10/21/2020 8:01:00 AM
Dreams pull couple in opposite directions

DEAR HARRIETTE: My boyfriend and I will be graduating from college soon. I am an actress, and he wants to go to medical school. We both have dreams for our careers, but they lead us in different directions. I want to move to New York City to pursue performing on Broadway, and he has a dream to open a small practice in his hometown, where he also wants to go to medical school. I've tried to convince him to come with me to New York and apply to schools near there, but he is looking at his endgame of opening a practice and thinks it will be harder to do in New York. I simply can't pursue a Broadway career anywhere but Broadway.
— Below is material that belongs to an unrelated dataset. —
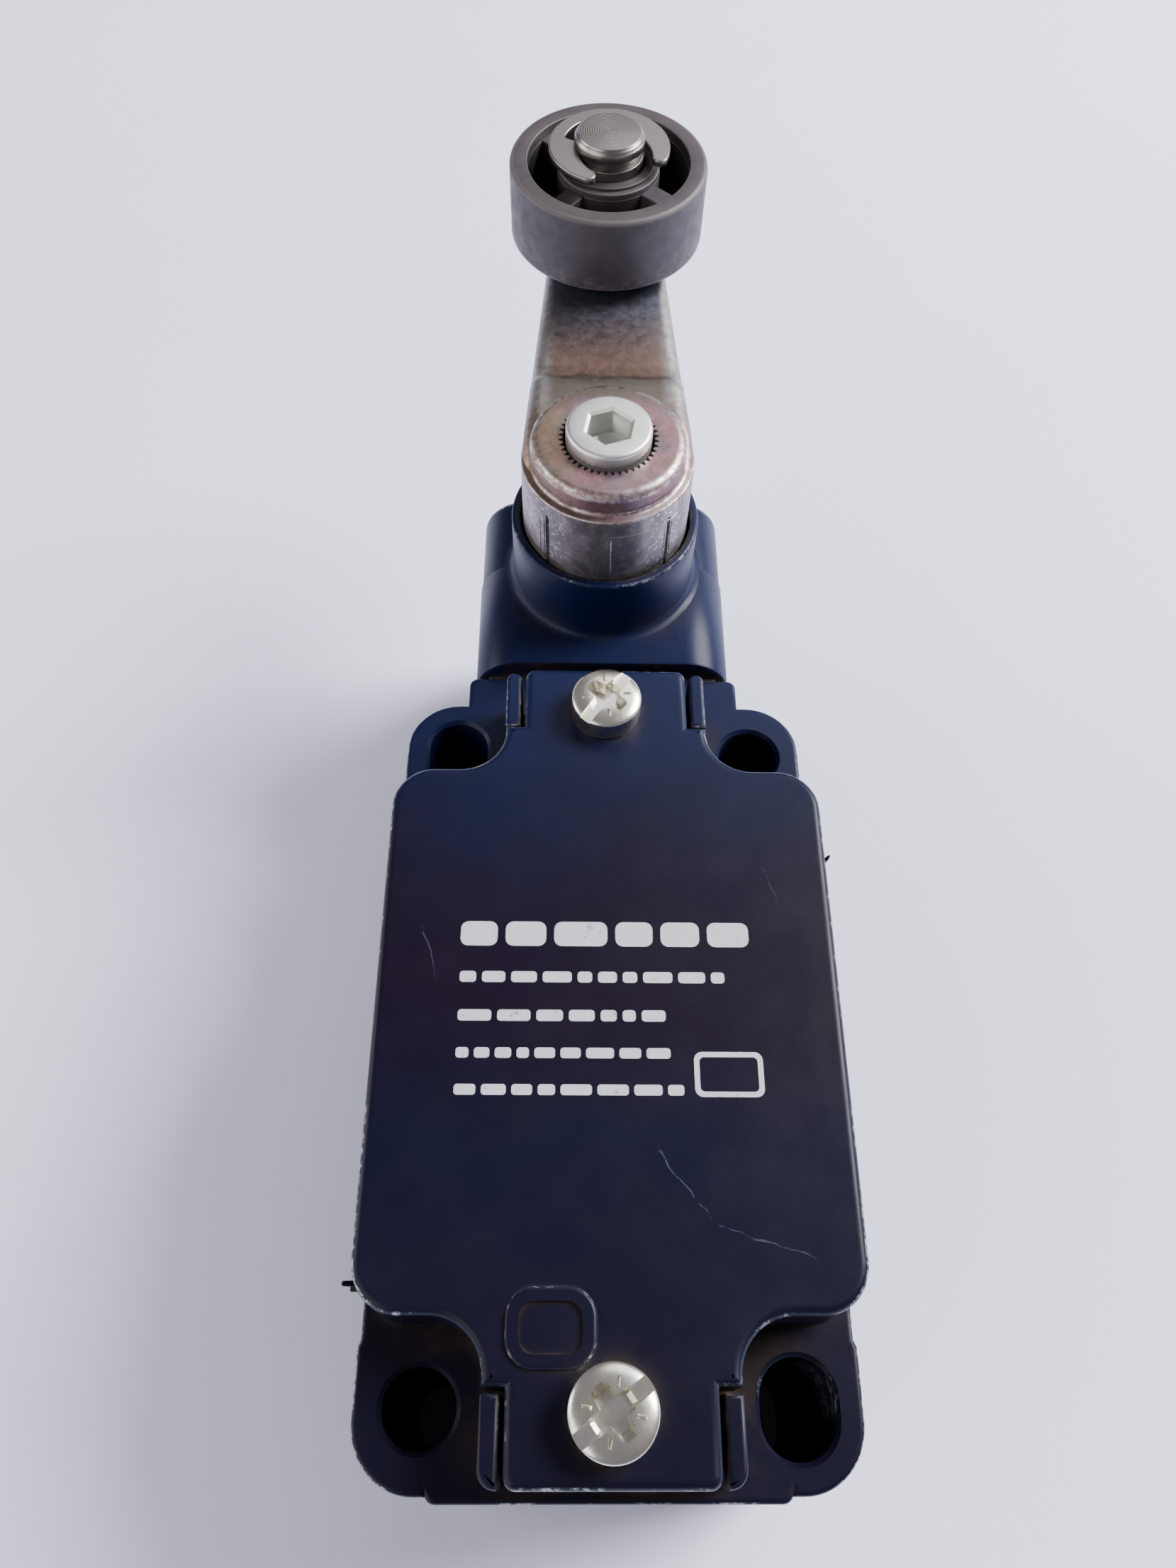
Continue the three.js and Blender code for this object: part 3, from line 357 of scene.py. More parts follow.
class Shader:
    """A principled material, with short names for the nodes that feed it. Sizes are in millimetres."""

    def __init__(self, name, color=None, roughness=None, metallic=0.0):
        self.material = bpy.data.materials.new(name)
        self.material.use_nodes = True
        self.tree = self.material.node_tree
        self.tree.nodes.clear()
        output = self.node("OutputMaterial")
        self.surface = self.node("BsdfPrincipled")
        self.feed(output.inputs[0], self.surface.outputs[0])
        self.place = self.node("TexCoord").outputs["Object"]
        self.color, self.roughness, self.metallic = color, roughness, metallic
        self.height = None

    def node(self, kind, sockets=(), **settings):
        """A node with its settings, and a number or a node's output for each of its sockets named."""
        made = self.tree.nodes.new("ShaderNode" + kind)
        for key, value in settings.items():
            setattr(made, key, value)
        for key, value in dict(sockets).items():
            self.feed(made.inputs[key], value)
        return made

    def feed(self, socket, value):
        if isinstance(value, bpy.types.NodeSocket):
            self.tree.links.new(value, socket)
        elif isinstance(value, tuple) and len(value) == 3 and len(socket.default_value) == 4:
            socket.default_value = value + (1.0,)
        else:
            socket.default_value = value

    def math(self, operation, a, b=0.0, clamp=False):
        return self.node("Math", {0: a, 1: b}, operation=operation, use_clamp=clamp).outputs[0]

    def times(self, product, *factors):
        for factor in factors:
            product = self.math("MULTIPLY", product, factor)
        return product

    def plus(self, a, b):
        return self.math("ADD", a, b)

    def minus(self, a, b):
        return self.math("SUBTRACT", a, b)

    def scaled(self, stretch=(1, 1, 1), shift=(0, 0, 0)):
        """The place on the piece."""
        sockets = {"Vector": self.place, "Scale": [s / MM for s in stretch], "Location": shift}
        return self.node("Mapping", sockets).outputs[0]

    def coordinate(self, axis):
        return self.node("SeparateXYZ", {0: self.scaled()}).outputs[axis]

    def off_middle(self, axis):
        return self.math("ABSOLUTE", self.coordinate(axis))

    def noise(self, size, detail=3.0, roughness=0.55, stretch=(1, 1, 1), shift=(0, 0, 0), distortion=0.0):
        sockets = {
            "Vector": self.scaled(stretch, shift),
            "Scale": 1.0 / size,
            "Detail": detail,
            "Roughness": roughness,
            "Distortion": distortion,
        }
        return self.node("TexNoise", sockets).outputs["Fac"]

    def cells(self, size):
        sockets = {"Vector": self.scaled(), "Scale": 1.0 / size}
        return self.node("TexVoronoi", sockets).outputs["Distance"]

    def span(self, value, low, high, to_low=0.0, to_high=1.0):
        """Value mapped from low..high to to_low..to_high, smooth and clamped."""
        sockets = {"Value": value, "From Min": low, "From Max": high, "To Min": to_low, "To Max": to_high}
        return self.node("MapRange", sockets, interpolation_type="SMOOTHSTEP").outputs["Result"]

    def patches(self, low, high, *size, to=(0.0, 1.0), **placing):
        """Noise mapped from low..high as span does it."""
        return self.span(self.noise(*size, **placing), low, high, *to)

    def blend(self, factor, a, b):
        return self.node("Mix", {"Factor": factor, 6: a, 7: b}, data_type="RGBA").outputs[2]

    def ramp(self, value, *stops):
        made = self.node("ValToRGB", {0: value})
        elements = made.color_ramp.elements
        while len(elements) < len(stops):
            elements.new(0.5)
        for element, (position, color) in zip(elements, stops):
            element.position = position
            element.color = color + (1.0,)
        return made.outputs[0]

    def wear(self):
        """1 on the rounded edges of a piece, from its own mesh attribute: where they are worn, and where a
        highlight is painted on them.
        """
        return self.node("Attribute", attribute_name="wear").outputs["Fac"]

    def crevice(self, distance, low, high):
        """1 deep in a crevice, 0 in the open."""
        unshaded = self.node("AmbientOcclusion", {"Distance": distance * MM}, samples=8).outputs["AO"]
        return self.span(self.math("SUBTRACT", 1.0, unshaded, clamp=True), low, high)

    def add_height(self, height, amount):
        """Adds a height in millimetres to the surface relief."""
        part = self.times(height, amount)
        self.height = part if self.height is None else self.plus(self.height, part)

    def coat_over(self, factor, color, roughness=None, metallic=None):
        """Lays another finish over the present one where factor is 1."""
        self.color = self.blend(factor, self.color, color)
        for key, value in (("roughness", roughness), ("metallic", metallic)):
            if value is not None:
                sockets = {"Factor": factor, 2: getattr(self, key), 3: value}
                setattr(self, key, self.node("Mix", sockets, data_type="FLOAT").outputs[0])

    def done(self, **settings):
        for key in ("color", "roughness", "metallic"):
            socket = "Base Color" if key == "color" else key.capitalize()
            self.feed(self.surface.inputs[socket], getattr(self, key))
        if self.height is not None:
            bump = self.node("Bump", {"Strength": 1.0, "Distance": MM, "Height": self.height})
            self.feed(self.surface.inputs["Normal"], bump.outputs[0])
        for key, value in settings.items():
            self.surface.inputs[key.replace("_", " ")].default_value = value
        return self.material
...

We are stuck. I don't want to do long distance. We strongly support each other's careers, but it just seems like fate is drawing us away from each other. I just don't see an answer where we can stay together and still both get what we want. -- Different Ends of the Country

DEAR DIFFERENT ENDS OF THE COUNTRY: Sadly, because of COVID-19, we have no idea when Broadway will reopen. It is completely shut down right now for health reasons, as is much of the live performance world. That isn't to say that your dream cannot be fulfilled, but you may want to consider a different track or timeline for getting there. Before you walk away from your boyfriend, research the areas where he wants to go to school. Look at areas that are within two hours of New York City where you might be able to commute while he sets up a practice. What is the theater community like in those areas? Is there a chance for work of any kind in your field? Get creative.
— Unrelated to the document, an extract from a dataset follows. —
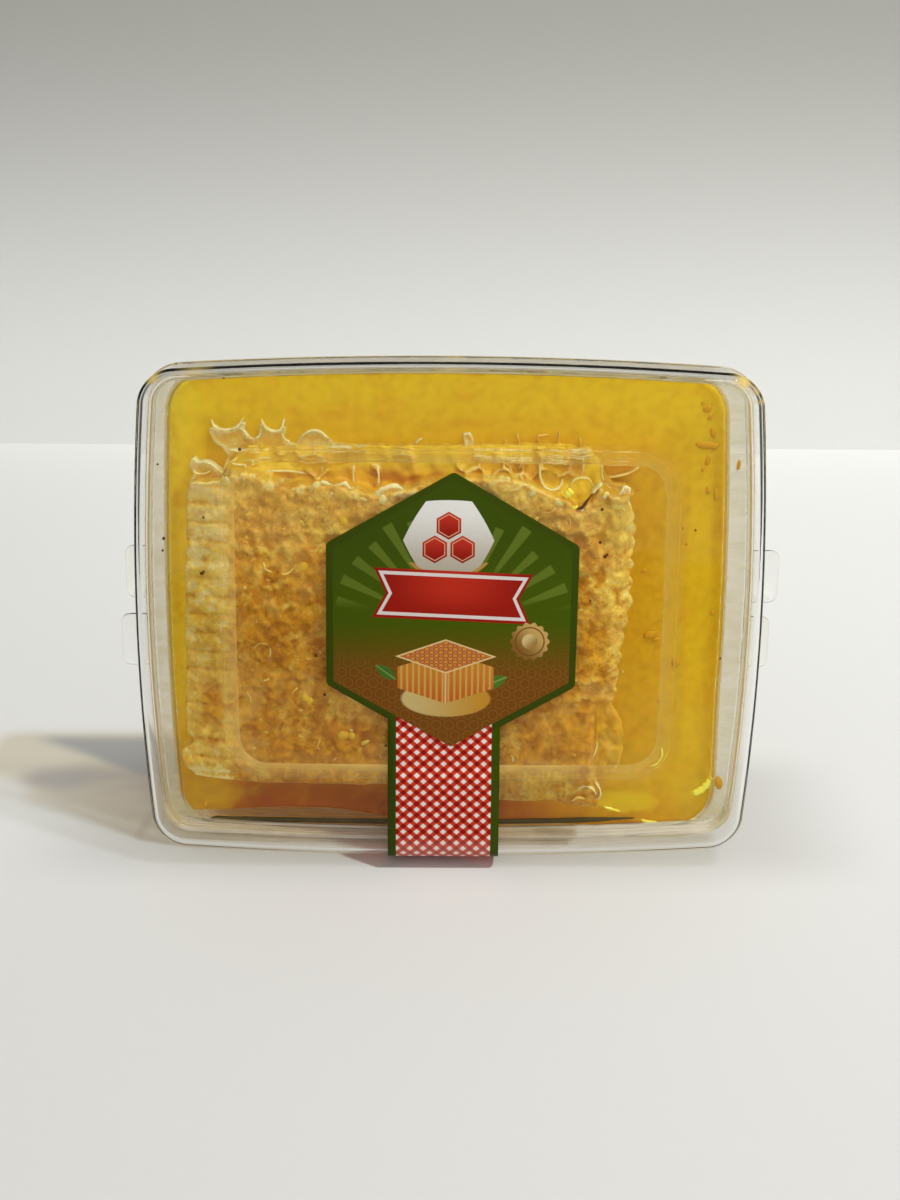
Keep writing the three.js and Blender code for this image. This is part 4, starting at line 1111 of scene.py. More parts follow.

If you two want to be together, look for ways to make that happen, even if long distance is a short-term part of the equation. Many couples have survived your conundrum by agreeing on timelines that include living apart and together at different intervals. Technology makes it easier to stay connected when you are apart as well. You do not have to give up on your relationship if you both pursue your dreams, but you may have to adjust your expectations and timetables for reaching those goals.
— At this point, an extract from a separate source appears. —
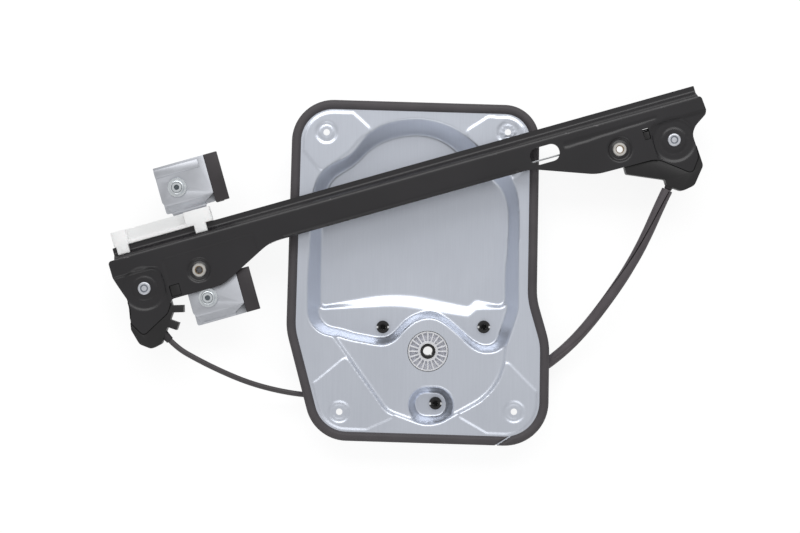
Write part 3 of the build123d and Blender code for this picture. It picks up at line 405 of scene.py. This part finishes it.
def eased(x, y, level):
    """The sheet's height where its walls bend smoothly, from the level of the plain pressing."""
    for top, foot, high_level, low_level, reach, (left, right, start, end) in sheet_walls:
        from_top, from_foot = top.side(x, y), foot.side(x, y)
        here = 1 - share((min(abs(from_top), abs(from_foot)) - reach) / edge_blend)
        here *= share((x - left) / left_blend) * share((right - x) / right_blend)
        here *= share((y - start) / (end - start))
        if here == 0.0:
            continue
        if from_top > 0:
            kept = level > pad_level or x < arch_left
            wanted = max(level, high_level) if kept else high_level
        elif from_foot < 0:
            wanted = min(level, low_level)
        else:
            wanted = high_level + (low_level - high_level) * -from_top / (from_foot - from_top)
        level += (wanted - level) * here
    return level


def shade_smooth(shape):
    for face in shape.faces:
        face.smooth = True


class Cast:
    """A grid laid over a plain solid, fitted to its rims and holes."""

    clearance = 0.01
    hair = 0.00001
    rim_step = 0.0003
    rim_inset = 0.0006
    # the share of the pitch within which a vertex is drawn to a rim, the cells past the solid's
    # ends, and how level a face has to lie to count as flat
    snap = 0.53
    spare_cells = 4
    upright = 0.99999

    def __init__(self, node, pitch, turn=0.0):
        source = nodes[node]
        self.solid = BVHTree.FromObject(source, bpy.context.evaluated_depsgraph_get())
        self.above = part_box(node)[1][2] + self.clearance
        rims = []
        for edge in source.data.edges:
            first, last = (source.data.vertices[i].co for i in edge.vertices)
            if abs(first.z - last.z) > self.hair:
                continue
            side = (last - first).cross(Vector((0, 0, 1))).normalized() * (2 * self.hair)
            between = (first + last) / 2
            one, other = (self.strike(*place.xy) for place in (between + side, between - side))
            if (one is None) != (other is None):
                steps = ceil((last - first).length / self.rim_step)
                rims += [first.lerp(last, step / steps) for step in range(steps + 1)]
        self.rims = KDTree(len(rims))
        for index, point in enumerate(rims):
            self.rims.insert((point.x, point.y, 0.0), index)
        self.rims.balance()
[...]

DEAR HARRIETTE: I think my male best friend is gay. I don't want to prejudge him or force any stereotypes on him, but lately I've been noticing things that he does that most other guys do not. I am a girl with three brothers, and my best friend is a boy from next door. My brothers and I grew up really close to him. He is a jock, and quite frankly all of the girls in high school loved him, but he has never had a girlfriend.

We both now go to our local community college. I never had a boyfriend in high school either, so we made a pact to date each other in college. But he seems more interested in helping me find a guy than in finding a girl for himself. He describes attractive features of men in much more detail. He will point out a guy and tell me that he looks like he works out and has dreamy eyes and great hair. But when I point out amazing girls, he never finds one attractive and just redirects the conversation back to a guy. I'm starting to wonder if maybe he actually is interested in men. I want to ask him, but I don't want to offend him. -- Closet Best Friend

DEAR CLOSET BEST FRIEND: You have two clear options. Let your friend be. When he is ready to talk about his romantic feelings, trust that he will. Or ask him directly if he is interested in men and point out that his comments make you wonder. If you go that route, be sure to tell him that you love him either way.